--- SHORT TASK ---
Give nothing except the number of lines containing the word "copy".

■ ■ ■

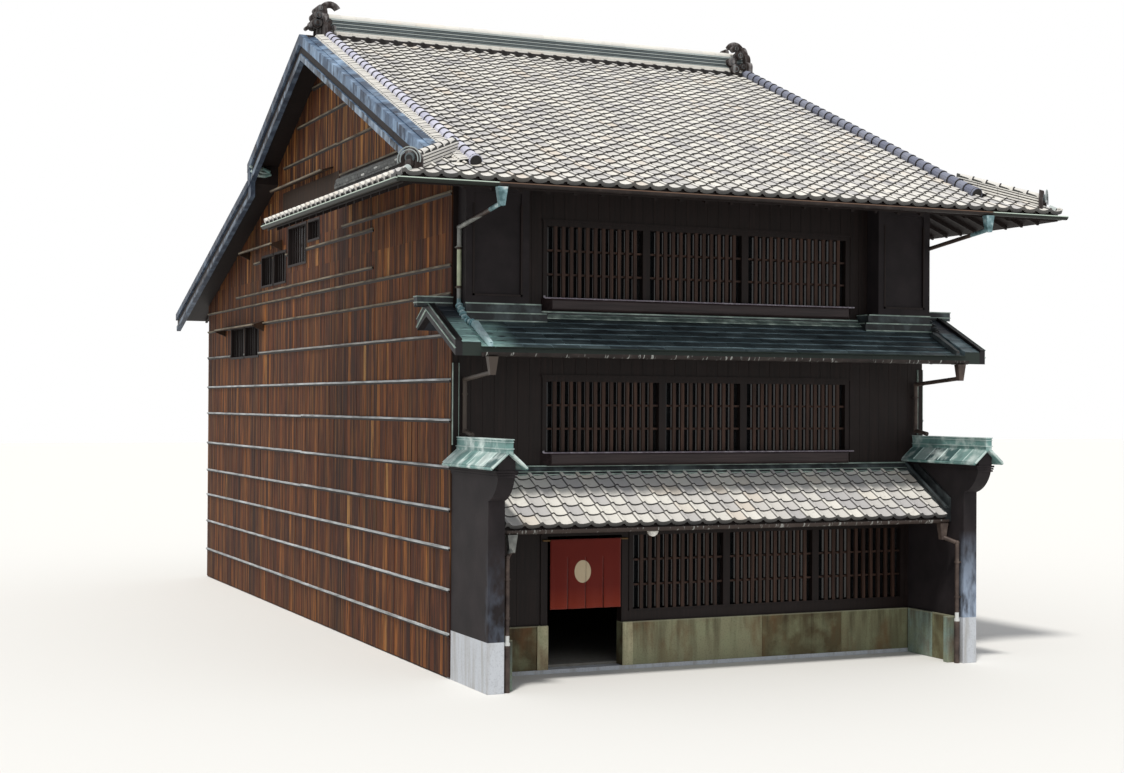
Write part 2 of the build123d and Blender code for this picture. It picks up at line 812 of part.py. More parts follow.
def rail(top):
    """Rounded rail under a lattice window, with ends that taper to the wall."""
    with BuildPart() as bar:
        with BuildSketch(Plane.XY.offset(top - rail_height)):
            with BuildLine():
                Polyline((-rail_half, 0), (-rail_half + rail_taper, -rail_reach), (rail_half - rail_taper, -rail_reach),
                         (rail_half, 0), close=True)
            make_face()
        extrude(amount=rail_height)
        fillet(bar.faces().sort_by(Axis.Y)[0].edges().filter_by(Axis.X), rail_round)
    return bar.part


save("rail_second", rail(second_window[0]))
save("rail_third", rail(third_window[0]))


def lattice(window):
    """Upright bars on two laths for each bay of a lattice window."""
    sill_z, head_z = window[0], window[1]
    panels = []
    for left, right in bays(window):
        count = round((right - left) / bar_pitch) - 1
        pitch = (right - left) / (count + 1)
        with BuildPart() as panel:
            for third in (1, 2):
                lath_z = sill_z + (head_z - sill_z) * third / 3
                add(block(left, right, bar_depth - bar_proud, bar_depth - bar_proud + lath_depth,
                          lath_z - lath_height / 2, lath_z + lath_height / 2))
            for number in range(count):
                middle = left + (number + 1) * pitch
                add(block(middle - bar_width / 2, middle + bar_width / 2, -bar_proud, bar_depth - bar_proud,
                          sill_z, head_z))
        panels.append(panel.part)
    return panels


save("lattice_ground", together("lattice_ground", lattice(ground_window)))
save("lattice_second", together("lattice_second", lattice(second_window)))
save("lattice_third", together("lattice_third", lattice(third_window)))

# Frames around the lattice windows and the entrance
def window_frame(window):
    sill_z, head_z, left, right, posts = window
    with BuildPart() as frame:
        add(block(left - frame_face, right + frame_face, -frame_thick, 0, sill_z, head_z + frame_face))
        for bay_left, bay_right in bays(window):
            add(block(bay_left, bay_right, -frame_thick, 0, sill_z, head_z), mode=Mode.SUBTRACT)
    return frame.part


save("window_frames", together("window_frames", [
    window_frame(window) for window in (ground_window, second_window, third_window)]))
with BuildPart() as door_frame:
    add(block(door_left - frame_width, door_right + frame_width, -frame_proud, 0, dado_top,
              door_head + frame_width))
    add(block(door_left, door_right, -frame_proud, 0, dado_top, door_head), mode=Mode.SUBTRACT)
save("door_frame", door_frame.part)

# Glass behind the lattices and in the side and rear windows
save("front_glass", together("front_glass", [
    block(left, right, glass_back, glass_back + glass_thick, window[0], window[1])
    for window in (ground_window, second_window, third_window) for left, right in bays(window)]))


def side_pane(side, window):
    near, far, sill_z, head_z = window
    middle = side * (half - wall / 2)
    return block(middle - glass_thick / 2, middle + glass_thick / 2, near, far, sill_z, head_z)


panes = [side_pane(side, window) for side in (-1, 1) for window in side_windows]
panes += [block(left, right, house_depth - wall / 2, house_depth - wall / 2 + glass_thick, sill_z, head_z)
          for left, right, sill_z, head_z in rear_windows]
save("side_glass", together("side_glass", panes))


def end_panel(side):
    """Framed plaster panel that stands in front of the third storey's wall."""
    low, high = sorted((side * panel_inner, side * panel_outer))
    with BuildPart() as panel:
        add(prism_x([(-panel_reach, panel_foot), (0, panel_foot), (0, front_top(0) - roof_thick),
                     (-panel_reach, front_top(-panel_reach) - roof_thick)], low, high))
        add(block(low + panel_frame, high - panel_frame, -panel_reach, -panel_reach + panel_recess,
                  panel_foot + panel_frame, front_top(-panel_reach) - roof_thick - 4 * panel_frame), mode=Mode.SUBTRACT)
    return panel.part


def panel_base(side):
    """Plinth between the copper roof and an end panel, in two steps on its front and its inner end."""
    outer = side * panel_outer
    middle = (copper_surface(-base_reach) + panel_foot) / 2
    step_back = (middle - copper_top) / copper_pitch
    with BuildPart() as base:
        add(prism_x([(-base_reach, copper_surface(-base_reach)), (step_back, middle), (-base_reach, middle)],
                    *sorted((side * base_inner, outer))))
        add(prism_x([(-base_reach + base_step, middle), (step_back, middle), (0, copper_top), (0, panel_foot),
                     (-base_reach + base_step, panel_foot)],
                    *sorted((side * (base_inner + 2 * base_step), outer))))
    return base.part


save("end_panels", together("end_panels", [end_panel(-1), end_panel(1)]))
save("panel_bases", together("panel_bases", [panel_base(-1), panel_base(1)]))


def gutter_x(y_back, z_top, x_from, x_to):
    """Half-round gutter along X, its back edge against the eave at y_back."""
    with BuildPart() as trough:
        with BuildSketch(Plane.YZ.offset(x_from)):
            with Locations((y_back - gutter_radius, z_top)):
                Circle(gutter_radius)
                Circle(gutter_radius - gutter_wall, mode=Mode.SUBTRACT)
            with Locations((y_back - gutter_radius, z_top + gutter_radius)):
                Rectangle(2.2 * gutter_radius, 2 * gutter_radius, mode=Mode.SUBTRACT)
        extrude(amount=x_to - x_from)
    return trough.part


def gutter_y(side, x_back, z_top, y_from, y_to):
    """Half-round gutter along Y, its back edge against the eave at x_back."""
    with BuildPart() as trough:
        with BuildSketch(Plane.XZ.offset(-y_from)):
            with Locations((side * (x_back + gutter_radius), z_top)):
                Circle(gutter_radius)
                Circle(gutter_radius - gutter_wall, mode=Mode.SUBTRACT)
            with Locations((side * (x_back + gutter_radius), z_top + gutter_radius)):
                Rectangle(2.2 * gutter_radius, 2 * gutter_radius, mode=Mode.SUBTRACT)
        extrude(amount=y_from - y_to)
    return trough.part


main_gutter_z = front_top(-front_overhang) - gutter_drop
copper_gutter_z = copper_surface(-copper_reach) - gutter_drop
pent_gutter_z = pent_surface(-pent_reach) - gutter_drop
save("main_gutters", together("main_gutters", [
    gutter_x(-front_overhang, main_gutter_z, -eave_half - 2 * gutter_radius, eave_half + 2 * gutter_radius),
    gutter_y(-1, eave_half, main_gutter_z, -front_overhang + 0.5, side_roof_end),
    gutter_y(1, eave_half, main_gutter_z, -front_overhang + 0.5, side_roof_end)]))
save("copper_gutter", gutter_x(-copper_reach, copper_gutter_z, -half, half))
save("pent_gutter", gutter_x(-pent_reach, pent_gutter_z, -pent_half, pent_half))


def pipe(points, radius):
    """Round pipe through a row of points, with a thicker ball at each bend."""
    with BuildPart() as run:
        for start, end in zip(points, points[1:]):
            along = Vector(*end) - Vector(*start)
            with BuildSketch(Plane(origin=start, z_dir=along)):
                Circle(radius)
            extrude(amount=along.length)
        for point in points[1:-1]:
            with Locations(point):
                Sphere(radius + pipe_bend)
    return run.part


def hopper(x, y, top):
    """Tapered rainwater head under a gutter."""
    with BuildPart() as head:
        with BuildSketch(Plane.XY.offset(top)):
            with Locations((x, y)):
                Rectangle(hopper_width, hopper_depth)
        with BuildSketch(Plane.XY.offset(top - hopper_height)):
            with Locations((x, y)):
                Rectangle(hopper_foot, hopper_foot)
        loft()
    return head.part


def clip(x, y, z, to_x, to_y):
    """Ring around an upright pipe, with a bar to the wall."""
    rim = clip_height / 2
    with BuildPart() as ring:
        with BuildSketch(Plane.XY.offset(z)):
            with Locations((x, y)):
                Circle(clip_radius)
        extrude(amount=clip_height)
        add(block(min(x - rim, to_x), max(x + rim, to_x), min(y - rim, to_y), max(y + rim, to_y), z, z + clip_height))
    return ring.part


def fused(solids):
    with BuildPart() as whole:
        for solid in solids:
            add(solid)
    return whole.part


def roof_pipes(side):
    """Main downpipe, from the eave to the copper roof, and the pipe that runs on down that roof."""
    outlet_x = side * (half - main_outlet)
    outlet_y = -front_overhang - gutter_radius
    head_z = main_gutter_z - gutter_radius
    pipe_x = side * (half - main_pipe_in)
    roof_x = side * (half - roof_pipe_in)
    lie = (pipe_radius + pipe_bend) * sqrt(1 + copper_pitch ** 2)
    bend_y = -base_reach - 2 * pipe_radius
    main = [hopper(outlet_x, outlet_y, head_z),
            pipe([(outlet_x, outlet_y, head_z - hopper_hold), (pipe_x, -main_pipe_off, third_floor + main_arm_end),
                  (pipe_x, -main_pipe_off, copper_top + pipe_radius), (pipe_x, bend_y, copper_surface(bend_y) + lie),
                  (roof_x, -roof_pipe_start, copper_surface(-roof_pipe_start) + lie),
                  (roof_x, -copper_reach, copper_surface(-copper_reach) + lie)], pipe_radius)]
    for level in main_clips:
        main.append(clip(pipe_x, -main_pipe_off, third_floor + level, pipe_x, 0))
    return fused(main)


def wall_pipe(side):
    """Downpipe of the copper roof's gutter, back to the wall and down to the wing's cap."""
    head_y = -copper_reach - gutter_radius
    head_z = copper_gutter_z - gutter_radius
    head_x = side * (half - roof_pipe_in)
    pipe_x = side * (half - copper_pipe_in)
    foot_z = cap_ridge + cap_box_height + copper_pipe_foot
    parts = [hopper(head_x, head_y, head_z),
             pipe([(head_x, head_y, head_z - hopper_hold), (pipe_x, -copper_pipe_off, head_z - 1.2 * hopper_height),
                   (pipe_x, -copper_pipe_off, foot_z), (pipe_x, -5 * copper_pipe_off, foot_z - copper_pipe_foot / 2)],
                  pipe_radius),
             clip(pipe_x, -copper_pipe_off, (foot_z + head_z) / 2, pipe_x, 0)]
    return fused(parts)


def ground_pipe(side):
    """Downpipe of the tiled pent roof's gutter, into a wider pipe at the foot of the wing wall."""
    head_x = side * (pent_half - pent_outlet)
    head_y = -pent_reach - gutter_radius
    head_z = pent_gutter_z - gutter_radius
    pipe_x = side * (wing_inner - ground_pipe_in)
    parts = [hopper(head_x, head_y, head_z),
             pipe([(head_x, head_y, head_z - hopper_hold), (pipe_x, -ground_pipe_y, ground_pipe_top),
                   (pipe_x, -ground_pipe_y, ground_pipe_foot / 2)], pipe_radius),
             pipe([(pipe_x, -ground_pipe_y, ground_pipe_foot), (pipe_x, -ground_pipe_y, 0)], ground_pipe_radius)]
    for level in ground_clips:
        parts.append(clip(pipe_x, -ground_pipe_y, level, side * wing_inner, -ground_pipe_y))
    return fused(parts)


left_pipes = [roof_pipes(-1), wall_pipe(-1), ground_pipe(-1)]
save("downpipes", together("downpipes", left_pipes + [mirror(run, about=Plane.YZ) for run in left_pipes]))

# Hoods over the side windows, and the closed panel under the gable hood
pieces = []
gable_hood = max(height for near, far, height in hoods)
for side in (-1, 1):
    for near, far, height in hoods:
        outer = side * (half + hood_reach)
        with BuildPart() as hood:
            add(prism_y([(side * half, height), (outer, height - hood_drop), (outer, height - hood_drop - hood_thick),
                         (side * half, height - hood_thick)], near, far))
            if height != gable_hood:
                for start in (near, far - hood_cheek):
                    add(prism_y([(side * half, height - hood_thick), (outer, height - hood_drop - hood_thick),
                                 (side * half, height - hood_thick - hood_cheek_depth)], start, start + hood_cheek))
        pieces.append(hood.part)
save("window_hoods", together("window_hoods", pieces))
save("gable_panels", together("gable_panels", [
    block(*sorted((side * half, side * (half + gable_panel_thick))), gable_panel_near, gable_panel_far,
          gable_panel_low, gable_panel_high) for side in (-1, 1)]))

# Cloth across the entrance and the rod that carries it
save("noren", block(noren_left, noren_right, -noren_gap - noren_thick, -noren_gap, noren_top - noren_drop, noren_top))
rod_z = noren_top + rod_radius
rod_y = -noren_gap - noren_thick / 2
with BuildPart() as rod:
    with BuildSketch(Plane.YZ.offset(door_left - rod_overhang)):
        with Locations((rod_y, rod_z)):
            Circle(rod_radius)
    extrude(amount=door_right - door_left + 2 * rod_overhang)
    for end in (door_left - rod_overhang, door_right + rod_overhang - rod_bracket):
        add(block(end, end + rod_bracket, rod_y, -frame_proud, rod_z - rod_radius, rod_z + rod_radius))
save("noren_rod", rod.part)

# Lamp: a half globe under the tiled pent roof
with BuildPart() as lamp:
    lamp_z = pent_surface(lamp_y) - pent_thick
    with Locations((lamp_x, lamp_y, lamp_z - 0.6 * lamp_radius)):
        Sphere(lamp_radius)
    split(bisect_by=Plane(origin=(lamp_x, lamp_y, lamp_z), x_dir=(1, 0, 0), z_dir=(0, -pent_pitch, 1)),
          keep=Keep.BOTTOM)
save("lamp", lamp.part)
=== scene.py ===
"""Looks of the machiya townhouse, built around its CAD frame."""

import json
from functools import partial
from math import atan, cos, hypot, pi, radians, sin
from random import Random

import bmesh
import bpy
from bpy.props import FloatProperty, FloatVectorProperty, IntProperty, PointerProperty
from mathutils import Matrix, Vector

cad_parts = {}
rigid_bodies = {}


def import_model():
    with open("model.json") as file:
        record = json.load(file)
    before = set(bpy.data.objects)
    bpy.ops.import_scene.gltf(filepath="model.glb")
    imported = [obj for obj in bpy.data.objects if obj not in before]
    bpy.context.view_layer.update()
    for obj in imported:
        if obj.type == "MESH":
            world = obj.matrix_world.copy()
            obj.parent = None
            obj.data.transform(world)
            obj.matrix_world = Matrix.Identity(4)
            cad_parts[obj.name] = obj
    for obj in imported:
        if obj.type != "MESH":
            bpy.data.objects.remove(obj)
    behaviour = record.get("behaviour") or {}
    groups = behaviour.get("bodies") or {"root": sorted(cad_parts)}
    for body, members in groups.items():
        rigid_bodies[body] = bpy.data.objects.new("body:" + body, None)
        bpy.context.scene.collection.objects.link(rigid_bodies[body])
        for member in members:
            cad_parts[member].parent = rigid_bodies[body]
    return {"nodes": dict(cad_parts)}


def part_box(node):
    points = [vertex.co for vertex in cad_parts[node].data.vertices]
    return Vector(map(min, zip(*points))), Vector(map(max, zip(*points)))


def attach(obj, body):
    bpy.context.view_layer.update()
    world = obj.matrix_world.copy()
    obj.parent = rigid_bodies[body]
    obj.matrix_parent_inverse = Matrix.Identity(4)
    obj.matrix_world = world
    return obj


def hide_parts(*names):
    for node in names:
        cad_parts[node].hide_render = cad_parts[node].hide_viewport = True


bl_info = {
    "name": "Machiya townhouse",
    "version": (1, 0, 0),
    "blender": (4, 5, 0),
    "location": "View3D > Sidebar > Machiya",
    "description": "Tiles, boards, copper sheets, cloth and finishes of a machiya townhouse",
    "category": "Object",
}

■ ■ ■

--- WRITTEN RESPONSE ---
2